Learning the Cosmic Web: Graph-based Classification of Simulated Galaxies by their Dark Matter Environments
Dakshesh Kololgi, Krishna Naidoo, Amelie Saintonge, Ofer Lahav
TL;DR
The study tackles the challenge of robustly classifying galaxies by their dark matter cosmic web environments. It introduces a three-stage framework that combines Hessian-based T-Web labeling of the density field, a Delaunay graph representation of galaxy positions with ten node features, and a Graph Attention Network (GAT+) to predict the four environments (void, wall, filament, cluster). On IllustrisTNG-300 galaxies with $M_* > 10^9\,M_{\odot}$, the GAT+ model achieves $85\%$ test accuracy, outperforming MLP and GCN baselines, with mutual information highlighting the clustering coefficient as particularly informative. The learned embeddings reveal clearer environment separation than the raw graph metrics, and the results underscore the potential of graph-based approaches to bridge simulations and large observational surveys like DESI through domain adaptation.
Abstract
We present a novel graph-based machine learning classifier for identifying the dark matter cosmic web environments of galaxies. Large galaxy surveys offer comprehensive statistical views of how galaxy properties are shaped by large-scale structure, but this requires robust classifications of galaxies' cosmic web environments. Using stellar mass-selected IllustrisTNG-300 galaxies, we apply a three-stage, simulation-based framework to link galaxies to the total (mainly dark) underlying matter distribution.
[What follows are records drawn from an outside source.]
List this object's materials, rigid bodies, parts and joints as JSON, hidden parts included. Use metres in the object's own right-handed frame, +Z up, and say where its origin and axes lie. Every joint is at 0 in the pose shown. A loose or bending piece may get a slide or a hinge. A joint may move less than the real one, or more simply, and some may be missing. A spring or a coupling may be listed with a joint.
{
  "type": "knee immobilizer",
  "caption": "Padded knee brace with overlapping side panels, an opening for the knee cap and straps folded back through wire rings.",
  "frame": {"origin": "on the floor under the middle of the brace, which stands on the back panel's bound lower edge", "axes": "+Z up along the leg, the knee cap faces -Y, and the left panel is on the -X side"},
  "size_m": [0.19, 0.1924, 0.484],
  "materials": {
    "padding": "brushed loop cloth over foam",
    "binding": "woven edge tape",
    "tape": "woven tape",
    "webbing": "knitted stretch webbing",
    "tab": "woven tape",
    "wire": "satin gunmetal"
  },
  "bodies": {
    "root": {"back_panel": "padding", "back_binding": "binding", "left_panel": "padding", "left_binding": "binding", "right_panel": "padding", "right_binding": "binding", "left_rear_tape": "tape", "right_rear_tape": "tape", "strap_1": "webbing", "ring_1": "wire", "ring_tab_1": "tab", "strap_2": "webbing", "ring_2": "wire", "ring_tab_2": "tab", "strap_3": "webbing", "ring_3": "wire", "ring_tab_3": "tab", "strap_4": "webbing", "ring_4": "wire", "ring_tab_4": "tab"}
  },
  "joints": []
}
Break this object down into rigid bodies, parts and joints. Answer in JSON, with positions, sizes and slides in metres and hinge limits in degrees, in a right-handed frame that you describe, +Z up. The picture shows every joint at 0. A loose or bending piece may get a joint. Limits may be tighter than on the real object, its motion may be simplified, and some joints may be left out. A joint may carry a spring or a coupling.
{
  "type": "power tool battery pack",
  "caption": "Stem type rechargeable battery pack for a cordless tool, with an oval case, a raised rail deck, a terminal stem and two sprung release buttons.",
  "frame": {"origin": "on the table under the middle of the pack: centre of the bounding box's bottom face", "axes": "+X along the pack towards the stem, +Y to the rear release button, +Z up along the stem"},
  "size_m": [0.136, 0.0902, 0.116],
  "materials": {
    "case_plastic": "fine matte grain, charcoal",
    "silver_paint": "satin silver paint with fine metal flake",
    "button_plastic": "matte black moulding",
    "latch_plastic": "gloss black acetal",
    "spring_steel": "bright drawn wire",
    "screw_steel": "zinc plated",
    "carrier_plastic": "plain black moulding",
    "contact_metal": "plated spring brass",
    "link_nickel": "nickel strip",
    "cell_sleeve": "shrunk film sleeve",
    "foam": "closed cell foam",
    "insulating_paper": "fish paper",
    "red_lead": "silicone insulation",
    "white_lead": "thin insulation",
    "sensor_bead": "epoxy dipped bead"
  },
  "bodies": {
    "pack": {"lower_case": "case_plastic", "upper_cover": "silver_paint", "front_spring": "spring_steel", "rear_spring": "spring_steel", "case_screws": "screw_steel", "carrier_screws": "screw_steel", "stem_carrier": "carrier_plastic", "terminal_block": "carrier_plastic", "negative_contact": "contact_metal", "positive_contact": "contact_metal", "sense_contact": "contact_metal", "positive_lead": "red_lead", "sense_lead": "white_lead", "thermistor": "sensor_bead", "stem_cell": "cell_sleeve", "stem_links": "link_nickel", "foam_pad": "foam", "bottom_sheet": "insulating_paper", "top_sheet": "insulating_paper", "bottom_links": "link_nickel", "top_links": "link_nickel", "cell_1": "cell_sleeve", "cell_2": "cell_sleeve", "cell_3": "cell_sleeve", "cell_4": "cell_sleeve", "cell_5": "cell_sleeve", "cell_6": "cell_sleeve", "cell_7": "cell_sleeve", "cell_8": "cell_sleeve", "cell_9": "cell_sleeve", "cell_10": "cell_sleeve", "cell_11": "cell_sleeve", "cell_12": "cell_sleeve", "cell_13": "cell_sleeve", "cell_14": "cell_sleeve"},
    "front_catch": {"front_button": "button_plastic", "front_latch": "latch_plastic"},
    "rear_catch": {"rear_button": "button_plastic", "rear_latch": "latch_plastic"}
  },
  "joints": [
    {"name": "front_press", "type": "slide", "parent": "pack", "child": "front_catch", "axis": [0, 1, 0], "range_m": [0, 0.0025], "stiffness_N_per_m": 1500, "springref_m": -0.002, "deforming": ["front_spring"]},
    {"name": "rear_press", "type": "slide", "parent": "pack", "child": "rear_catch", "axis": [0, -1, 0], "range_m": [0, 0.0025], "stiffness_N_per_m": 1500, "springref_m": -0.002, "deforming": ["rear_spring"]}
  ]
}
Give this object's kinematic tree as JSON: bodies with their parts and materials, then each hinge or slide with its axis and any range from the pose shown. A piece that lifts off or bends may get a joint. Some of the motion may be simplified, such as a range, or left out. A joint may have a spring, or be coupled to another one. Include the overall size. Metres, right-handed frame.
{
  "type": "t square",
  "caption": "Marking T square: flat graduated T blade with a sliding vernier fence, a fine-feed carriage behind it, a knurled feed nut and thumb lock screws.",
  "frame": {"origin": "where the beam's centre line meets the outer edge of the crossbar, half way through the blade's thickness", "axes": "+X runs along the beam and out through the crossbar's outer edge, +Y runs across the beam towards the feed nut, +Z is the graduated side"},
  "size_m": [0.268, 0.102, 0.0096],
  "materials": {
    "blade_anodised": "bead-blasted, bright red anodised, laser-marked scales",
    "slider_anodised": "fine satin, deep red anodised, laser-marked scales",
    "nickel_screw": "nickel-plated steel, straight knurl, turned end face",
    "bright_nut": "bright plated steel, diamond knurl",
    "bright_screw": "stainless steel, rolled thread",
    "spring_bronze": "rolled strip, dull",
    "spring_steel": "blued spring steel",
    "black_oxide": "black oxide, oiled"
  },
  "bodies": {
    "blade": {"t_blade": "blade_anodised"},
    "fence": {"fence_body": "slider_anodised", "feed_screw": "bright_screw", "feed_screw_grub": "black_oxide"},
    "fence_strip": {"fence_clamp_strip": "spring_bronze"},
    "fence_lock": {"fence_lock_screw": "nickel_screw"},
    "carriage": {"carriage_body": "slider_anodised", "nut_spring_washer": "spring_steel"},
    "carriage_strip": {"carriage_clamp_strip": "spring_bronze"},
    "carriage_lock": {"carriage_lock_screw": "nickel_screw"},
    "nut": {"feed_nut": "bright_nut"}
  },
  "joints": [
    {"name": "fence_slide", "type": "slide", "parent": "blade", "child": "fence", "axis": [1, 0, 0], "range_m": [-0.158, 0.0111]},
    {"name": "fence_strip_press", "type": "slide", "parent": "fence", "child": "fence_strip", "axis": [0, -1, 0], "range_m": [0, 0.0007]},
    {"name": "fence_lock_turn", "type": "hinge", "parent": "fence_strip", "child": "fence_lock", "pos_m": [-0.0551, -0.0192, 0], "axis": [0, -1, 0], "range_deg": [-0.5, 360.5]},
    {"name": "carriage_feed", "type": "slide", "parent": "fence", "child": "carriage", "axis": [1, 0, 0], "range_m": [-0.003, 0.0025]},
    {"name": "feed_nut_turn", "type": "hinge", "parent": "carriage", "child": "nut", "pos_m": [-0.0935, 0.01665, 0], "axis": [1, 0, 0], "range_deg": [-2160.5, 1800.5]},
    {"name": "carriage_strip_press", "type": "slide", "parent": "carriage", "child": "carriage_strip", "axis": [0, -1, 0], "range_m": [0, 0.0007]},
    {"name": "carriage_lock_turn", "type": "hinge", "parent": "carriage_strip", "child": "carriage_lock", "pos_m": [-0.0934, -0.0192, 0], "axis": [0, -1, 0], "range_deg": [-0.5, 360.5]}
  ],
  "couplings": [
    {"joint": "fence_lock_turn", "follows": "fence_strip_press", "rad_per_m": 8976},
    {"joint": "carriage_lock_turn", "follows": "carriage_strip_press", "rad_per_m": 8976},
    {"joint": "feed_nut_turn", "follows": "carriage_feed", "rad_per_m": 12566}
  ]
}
Here, we apply the following three steps: First, we assign the positions of simulated galaxies to a void, wall, filament, or cluster environment using the T-Web classification of the underlying matter distribution. Second, we construct a Delaunay triangulation of the galaxy distribution to summarise the local geometric structure with ten graph metrics for each galaxy. Third, we train a graph attention network (GAT) on each galaxy's graph metrics to predict its cosmic web environment. For galaxies with stellar mass $\mathrm{>10^9 M_{\odot}}$, our GAT+ model achieves an accuracy of $85\,\%$, outperforming graph-agnostic multilayer perceptrons and graph convolutional networks. Our results demonstrate that graph-based representations of galaxy positions provide a powerful and physically meaningful way to infer dark matter environments. We plan to apply this simulation-based graph modelling to investigate how the properties of observed galaxies from the Dark Energy Spectroscopic Instrument (DESI) survey are influenced by their dark matter environments.